Canton province, which was
largely settled by Chinese adventurers sailing down the coast from
the Yangtsze and intermarrying with Annamese and the older
autochthonous races, has a population-mass possessing very
distinct characteristics, which sharply conflict with Northern
traits. Fuhkien province is not only as diversified but speaks a
dialect which is virtually a foreign language. And so on North and
West of the Yangtsze it is the same story, temperamental
differences of the highest political importance being everywhere
in evidence and leading to perpetual bickerings and jealousies.
For although Chinese civilization resembles in one great
particular the Mahommedan religion, in that it accepts without
question all adherents irrespective of racial origin, POLITICALLY
the effect of this regionalism has been such that up to very
recent times the Central Government has been almost as much a
foreign government in the eyes of many provinces as the government
of Japan.
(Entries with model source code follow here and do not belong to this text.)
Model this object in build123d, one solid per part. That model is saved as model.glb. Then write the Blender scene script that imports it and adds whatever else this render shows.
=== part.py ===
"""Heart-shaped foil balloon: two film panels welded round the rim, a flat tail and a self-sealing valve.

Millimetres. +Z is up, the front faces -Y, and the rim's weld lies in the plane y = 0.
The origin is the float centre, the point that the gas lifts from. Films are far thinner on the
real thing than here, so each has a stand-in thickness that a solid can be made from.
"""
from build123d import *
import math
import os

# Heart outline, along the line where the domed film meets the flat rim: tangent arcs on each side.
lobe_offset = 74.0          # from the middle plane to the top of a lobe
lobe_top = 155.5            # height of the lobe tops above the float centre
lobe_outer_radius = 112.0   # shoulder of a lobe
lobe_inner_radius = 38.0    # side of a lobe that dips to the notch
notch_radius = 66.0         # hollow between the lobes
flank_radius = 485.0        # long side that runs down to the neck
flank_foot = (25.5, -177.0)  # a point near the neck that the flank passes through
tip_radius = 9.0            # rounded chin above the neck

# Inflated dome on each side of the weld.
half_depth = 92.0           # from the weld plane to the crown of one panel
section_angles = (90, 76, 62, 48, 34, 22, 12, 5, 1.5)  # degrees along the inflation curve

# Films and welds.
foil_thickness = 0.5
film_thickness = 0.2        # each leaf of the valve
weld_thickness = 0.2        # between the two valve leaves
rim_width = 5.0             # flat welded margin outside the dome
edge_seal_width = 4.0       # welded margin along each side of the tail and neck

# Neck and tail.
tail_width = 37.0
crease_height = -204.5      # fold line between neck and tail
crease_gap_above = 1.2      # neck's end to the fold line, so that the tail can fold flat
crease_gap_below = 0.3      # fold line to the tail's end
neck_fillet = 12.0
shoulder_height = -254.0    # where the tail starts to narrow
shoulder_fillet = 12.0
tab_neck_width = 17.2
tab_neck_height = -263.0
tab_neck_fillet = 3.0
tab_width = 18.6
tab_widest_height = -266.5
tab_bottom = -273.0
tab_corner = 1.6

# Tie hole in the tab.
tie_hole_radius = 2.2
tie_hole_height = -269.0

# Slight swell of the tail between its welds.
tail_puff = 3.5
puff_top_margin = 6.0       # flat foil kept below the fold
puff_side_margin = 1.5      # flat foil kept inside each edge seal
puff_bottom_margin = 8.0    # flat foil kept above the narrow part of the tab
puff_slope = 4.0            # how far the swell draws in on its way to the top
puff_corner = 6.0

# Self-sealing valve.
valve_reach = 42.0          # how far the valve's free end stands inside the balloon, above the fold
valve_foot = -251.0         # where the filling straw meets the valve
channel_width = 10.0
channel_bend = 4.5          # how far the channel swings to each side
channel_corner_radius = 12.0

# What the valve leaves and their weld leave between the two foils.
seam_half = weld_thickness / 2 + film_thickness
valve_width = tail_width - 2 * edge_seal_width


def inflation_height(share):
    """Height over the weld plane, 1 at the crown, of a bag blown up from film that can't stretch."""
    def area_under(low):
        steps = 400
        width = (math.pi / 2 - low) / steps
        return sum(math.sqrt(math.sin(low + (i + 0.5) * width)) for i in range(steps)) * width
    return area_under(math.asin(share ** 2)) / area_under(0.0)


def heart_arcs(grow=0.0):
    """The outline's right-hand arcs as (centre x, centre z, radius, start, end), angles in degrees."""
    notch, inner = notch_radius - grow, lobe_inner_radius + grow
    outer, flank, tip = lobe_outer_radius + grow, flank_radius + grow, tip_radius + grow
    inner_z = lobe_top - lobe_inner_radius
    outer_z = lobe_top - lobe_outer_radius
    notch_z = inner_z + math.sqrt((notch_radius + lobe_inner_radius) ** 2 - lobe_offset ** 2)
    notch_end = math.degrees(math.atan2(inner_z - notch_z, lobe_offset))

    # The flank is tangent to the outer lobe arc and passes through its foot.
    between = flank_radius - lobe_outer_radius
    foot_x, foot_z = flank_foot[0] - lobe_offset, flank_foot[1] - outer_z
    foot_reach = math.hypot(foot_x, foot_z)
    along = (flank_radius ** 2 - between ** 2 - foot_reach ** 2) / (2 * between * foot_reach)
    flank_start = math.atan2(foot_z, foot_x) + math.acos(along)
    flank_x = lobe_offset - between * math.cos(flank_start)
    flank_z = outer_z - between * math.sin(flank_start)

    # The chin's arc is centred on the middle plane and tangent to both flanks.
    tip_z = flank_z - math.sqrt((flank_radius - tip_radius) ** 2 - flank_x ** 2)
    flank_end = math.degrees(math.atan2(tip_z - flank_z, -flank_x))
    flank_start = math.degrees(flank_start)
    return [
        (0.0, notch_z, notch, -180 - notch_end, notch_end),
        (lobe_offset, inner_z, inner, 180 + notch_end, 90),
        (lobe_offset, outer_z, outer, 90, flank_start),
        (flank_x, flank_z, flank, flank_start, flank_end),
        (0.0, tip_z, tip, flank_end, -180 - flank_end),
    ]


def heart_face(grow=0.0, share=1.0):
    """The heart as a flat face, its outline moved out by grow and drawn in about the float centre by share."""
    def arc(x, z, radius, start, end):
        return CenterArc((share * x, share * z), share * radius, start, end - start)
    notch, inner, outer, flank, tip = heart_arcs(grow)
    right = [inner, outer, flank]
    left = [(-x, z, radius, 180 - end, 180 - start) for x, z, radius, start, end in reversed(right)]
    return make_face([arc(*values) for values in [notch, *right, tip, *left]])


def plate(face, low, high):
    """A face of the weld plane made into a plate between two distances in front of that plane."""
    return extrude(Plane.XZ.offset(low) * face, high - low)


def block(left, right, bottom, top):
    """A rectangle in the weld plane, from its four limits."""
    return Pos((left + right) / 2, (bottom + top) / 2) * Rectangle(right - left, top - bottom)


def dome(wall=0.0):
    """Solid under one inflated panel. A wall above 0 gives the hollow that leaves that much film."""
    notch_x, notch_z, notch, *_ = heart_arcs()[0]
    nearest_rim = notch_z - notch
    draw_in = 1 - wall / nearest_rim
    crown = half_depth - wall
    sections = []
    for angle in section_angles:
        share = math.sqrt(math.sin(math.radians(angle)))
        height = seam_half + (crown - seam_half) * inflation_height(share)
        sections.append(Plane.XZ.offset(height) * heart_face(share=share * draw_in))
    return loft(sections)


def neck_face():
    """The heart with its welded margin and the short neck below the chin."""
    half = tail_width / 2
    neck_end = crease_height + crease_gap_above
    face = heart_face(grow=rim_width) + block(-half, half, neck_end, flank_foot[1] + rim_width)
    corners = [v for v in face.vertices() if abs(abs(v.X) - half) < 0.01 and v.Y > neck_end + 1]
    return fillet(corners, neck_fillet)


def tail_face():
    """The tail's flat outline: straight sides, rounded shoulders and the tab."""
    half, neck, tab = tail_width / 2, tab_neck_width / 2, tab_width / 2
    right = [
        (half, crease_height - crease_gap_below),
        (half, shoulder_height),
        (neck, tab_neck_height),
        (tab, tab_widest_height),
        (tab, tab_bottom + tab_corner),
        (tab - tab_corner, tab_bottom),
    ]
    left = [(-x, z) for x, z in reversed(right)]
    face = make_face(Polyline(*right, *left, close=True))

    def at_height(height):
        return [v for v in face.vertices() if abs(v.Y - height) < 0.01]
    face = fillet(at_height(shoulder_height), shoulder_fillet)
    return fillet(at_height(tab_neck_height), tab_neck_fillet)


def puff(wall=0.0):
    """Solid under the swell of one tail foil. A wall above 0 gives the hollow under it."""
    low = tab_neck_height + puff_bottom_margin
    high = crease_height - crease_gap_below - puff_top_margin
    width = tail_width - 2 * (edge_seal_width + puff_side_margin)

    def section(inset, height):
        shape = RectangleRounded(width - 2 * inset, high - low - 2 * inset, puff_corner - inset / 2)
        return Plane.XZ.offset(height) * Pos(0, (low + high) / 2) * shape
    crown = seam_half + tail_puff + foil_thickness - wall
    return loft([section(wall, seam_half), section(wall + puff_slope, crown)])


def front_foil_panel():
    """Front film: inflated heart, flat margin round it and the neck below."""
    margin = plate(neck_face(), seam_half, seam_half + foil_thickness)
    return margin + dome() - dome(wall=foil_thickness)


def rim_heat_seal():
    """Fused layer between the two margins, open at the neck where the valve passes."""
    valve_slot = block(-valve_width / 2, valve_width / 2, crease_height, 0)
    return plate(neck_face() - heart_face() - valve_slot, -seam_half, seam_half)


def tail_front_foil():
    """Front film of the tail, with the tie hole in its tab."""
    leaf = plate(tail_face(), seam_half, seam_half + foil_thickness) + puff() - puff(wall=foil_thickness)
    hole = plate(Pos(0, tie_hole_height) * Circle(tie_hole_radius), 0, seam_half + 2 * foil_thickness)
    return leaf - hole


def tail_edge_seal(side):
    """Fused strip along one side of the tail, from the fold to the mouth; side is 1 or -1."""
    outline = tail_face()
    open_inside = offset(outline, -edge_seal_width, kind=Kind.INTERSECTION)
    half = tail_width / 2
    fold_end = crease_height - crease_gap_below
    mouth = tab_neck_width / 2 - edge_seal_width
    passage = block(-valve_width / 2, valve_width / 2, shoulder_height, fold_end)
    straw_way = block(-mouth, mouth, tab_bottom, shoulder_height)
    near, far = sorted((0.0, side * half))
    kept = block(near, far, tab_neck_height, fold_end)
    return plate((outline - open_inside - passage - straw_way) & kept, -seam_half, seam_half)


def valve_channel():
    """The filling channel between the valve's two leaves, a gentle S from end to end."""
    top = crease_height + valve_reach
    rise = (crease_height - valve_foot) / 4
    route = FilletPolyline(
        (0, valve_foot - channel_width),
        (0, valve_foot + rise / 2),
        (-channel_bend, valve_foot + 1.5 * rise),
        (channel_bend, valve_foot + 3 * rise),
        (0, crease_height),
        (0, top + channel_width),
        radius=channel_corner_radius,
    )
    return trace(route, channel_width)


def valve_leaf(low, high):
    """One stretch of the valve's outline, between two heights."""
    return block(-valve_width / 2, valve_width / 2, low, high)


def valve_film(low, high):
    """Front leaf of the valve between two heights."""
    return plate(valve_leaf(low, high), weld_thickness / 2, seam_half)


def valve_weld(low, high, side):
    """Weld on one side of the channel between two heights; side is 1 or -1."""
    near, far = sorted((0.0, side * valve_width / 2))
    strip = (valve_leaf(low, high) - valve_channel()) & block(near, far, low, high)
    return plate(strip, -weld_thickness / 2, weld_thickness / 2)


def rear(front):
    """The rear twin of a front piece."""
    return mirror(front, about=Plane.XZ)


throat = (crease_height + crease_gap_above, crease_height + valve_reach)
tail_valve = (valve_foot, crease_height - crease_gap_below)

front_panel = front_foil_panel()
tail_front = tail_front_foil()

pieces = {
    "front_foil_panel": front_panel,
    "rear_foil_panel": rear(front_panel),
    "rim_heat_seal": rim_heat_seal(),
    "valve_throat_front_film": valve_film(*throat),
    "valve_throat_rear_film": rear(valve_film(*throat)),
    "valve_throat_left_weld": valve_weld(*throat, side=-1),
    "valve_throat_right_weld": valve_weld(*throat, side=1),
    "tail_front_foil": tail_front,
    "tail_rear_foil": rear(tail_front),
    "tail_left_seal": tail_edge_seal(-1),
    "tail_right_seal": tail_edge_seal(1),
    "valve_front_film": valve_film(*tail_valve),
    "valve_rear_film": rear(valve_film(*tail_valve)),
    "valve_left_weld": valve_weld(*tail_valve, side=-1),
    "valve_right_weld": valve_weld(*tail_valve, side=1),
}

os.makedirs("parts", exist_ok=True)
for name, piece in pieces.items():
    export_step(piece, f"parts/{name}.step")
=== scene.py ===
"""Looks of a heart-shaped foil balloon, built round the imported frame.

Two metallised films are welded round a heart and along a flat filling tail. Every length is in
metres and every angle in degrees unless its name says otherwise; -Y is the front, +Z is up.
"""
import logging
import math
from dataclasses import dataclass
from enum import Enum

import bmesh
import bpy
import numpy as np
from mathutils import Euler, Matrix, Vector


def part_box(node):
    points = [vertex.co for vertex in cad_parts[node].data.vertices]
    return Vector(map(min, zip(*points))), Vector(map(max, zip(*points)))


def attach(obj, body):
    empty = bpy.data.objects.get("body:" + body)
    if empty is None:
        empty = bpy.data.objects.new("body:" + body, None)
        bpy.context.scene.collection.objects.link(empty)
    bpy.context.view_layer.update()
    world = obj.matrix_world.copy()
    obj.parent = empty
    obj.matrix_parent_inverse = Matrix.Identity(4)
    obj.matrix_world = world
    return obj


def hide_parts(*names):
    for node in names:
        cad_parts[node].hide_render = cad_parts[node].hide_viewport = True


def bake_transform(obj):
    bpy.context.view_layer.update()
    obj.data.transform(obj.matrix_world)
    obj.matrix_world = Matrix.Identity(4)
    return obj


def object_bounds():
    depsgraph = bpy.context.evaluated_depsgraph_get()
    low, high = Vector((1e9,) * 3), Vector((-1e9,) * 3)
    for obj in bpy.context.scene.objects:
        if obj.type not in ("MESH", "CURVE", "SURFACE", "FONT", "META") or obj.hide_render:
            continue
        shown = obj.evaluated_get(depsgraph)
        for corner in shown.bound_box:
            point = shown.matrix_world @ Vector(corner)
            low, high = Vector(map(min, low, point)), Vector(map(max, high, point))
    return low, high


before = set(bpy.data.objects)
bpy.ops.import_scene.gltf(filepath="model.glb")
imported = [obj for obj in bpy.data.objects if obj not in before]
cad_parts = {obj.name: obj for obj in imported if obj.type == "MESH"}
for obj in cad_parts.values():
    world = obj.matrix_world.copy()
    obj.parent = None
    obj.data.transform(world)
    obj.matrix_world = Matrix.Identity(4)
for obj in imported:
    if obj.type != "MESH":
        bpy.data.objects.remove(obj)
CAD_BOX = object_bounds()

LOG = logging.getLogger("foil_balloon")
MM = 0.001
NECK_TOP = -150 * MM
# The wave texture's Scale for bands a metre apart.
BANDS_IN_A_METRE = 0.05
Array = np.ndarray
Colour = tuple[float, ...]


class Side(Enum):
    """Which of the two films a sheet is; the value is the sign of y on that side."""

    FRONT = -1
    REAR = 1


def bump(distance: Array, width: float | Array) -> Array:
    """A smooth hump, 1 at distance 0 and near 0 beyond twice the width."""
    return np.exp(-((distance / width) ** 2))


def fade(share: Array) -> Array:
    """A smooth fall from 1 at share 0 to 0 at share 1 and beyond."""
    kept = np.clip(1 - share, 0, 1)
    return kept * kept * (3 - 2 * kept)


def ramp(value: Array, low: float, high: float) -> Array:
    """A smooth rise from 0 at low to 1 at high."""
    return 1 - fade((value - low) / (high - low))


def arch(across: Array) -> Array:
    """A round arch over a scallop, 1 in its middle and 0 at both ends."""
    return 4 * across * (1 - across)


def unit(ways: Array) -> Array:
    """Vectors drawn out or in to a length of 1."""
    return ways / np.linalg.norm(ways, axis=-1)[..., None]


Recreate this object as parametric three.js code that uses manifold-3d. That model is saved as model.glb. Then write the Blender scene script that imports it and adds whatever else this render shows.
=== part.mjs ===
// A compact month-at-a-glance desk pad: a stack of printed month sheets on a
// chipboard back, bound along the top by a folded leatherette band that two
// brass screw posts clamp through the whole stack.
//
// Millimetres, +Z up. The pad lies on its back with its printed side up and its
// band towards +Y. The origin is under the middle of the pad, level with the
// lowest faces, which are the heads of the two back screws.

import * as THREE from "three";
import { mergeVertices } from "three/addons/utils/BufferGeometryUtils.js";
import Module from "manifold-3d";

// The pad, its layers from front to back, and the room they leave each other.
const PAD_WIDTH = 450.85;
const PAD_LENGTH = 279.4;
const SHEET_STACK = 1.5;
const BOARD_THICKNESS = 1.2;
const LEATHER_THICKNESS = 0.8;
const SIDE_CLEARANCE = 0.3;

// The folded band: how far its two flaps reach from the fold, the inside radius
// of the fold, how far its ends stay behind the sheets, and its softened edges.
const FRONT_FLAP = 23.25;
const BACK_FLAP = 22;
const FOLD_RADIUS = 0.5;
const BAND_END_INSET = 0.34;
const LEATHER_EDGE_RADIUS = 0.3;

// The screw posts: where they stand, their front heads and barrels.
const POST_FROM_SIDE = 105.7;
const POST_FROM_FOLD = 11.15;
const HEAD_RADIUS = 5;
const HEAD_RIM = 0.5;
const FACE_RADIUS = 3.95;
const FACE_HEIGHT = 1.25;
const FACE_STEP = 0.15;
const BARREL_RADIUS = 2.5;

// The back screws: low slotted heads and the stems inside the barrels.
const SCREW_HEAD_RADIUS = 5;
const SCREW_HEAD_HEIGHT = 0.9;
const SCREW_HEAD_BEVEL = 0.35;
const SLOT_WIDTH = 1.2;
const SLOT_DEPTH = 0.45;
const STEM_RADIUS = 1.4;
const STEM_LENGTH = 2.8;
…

Money alone formed the bond of union; so long as
questions of taxation were not involved, Peking was as far removed
from daily life as the planet Mars.
As we are now able to see very clearly, fifty years ago--that is
at the time of the Taiping Rebellion--the old power and spell of
the National Capital as a military centre had really vanished.
Though in ancient days horsemen armed with bows and lances could
sweep like a tornado over the land, levelling everything save the
walled cities, in the Nineteenth Century such methods had become
impossible.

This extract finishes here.